Whether we realized it or not we were shaped and molded by the world around us. We conformed to the accepted behavior be that good or bad. We still have a tendency towards that if we’re not careful. But, therefore, because of the grace revealed through Jesus, we can break free from that mold. The power is held in that one little word “be.”  Peter is specific, be holy which means set apart and has the connotation of purity. God is set apart, He is completely other; creator instead of creation, infinite instead of finite. God is pure in all His ways. We can never match the holiness of God, but we are new creatures in Christ. We don’t make ourselves holy, we already are although we may not be living or behaving like it.

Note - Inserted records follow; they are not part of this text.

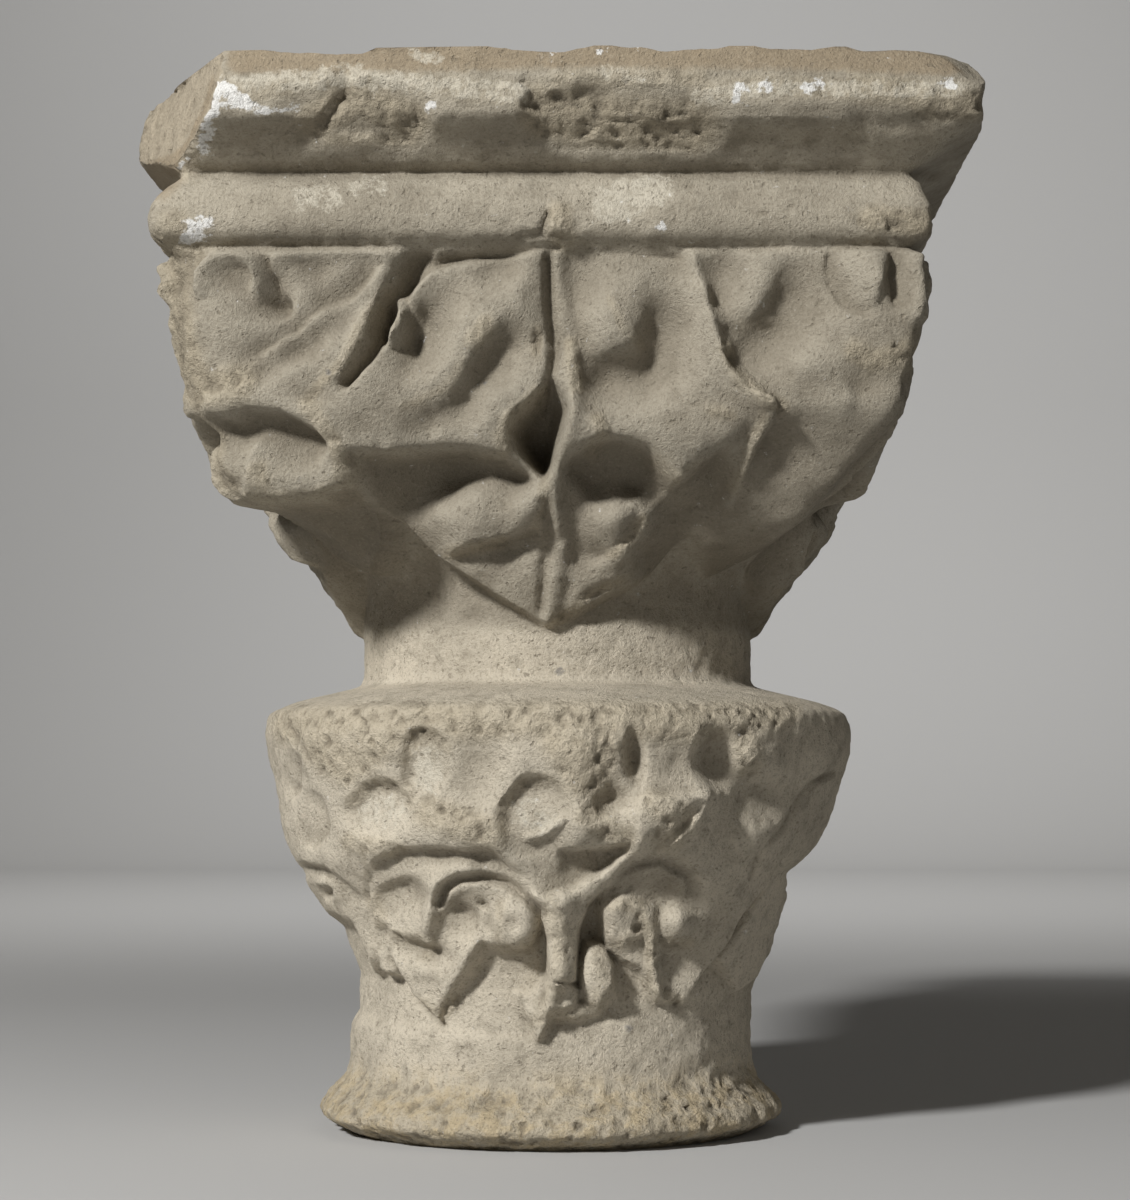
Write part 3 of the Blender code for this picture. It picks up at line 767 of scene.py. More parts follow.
    # The curl and the two facets left of the deep groove.
    left_corner_cuts: ClassVar[Cuts] = {
        "curl": (RIB, ((204, 290), (206, 274), (222, 260), (245, 255), (258, 262), (261, 277), (256, 292)),
            11, 4.4),
        "edge round the curl": (LIP, ((262, 296), (266, 276), (264, 258), (246, 248), (220, 252), (200, 272)),
            12, 2),
        "groove in the curl": (RIB, ((268, 262), (270, 282), (264, 304)), 6, -4, 11),
        "pit beside the curl": (DISH, (275, 307), (20, 16), 6.5),
        "upper border": (RIB, ((272, 270), (285, 259), (320, 252), (372, 250), (388, 257)), 8, 2.4),
        "fold across the leaf": (LIP, ((390, 258), (371, 278), (350, 298), (323, 308), (300, 328), (260, 355),
            (240, 366)), 30, 4.6),
        "deep groove, upper stretch": (RIB, ((426, 244), (410, 266), (394, 296), (380, 326)), 15, -10, 20),
        "deep groove, lower stretch": (RIB, ((386, 312), (376, 335), (365, 356), (346, 384)), 18, -10, 7),
        "broken crest of the groove": (ROUGH, ((384, 290), (362, 322), (349, 357), (327, 381), (309, 402)), 8,
            0.8),
    }
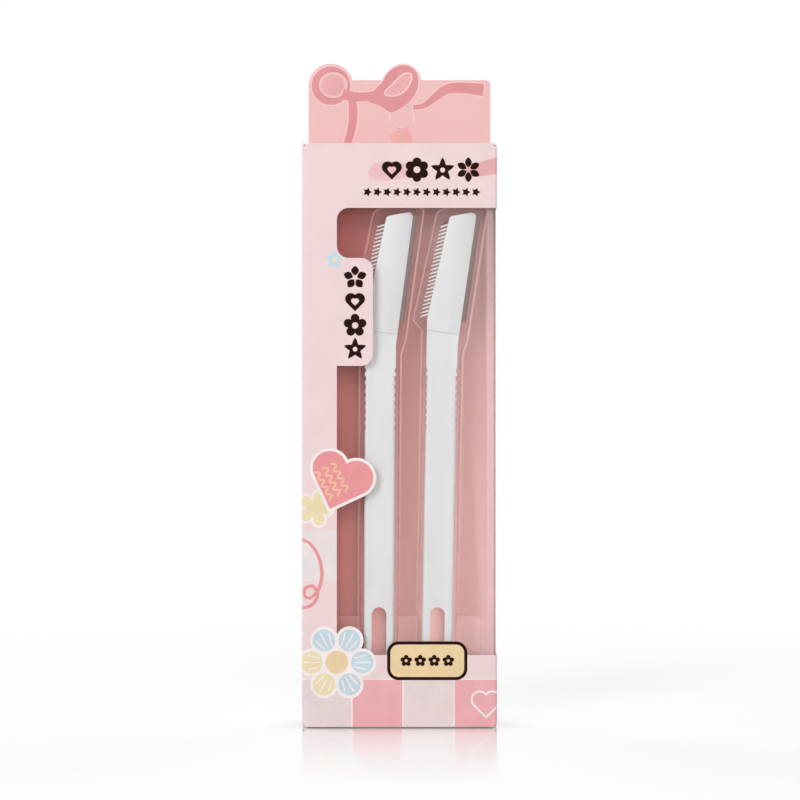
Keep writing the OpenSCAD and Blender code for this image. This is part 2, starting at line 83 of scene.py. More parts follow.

I look at it this way, we are to grow into being holy, into letting what God has planted in our hearts become who we are. It may be a silly example, but salvation is a lot like a rock becoming an apple tree. We were rocks, shaped by the world around us but powerless, lifeless, and helpless. But God (things always change whenever you put those two words together) gave us the ability to grow, created life, and granted hope when we trusted in Jesus. Be holy or becoming holy is all about throwing off our old dead stony life and growing into our new life in Jesus. This affects everything; our thoughts, our desires, our passions, our joy, our happiness, our words, and our behaviors.

Putting it all together

To be or become holy, we must prepare our minds for action, we must remain sober (not somber) and alert, and we must fix our hope on Jesus. All of this is summed up in the two letter call to action, “be.”  An apple tree doesn’t try to be an apple tree, it is an apple tree. But for an apple tree to produce fruit, it does need the conditions of sun, water, minerals, and warmth. In the same way, for us to produce the fruit of holiness we need the sun of truth, the water of the Holy Spirit, the minerals of God’s word, and the warmth of hope in Christ. Our job is to let it out, to throw off the dead stoniness of our existence before Jesus and embrace the life and changes and ways of our real life in Christ.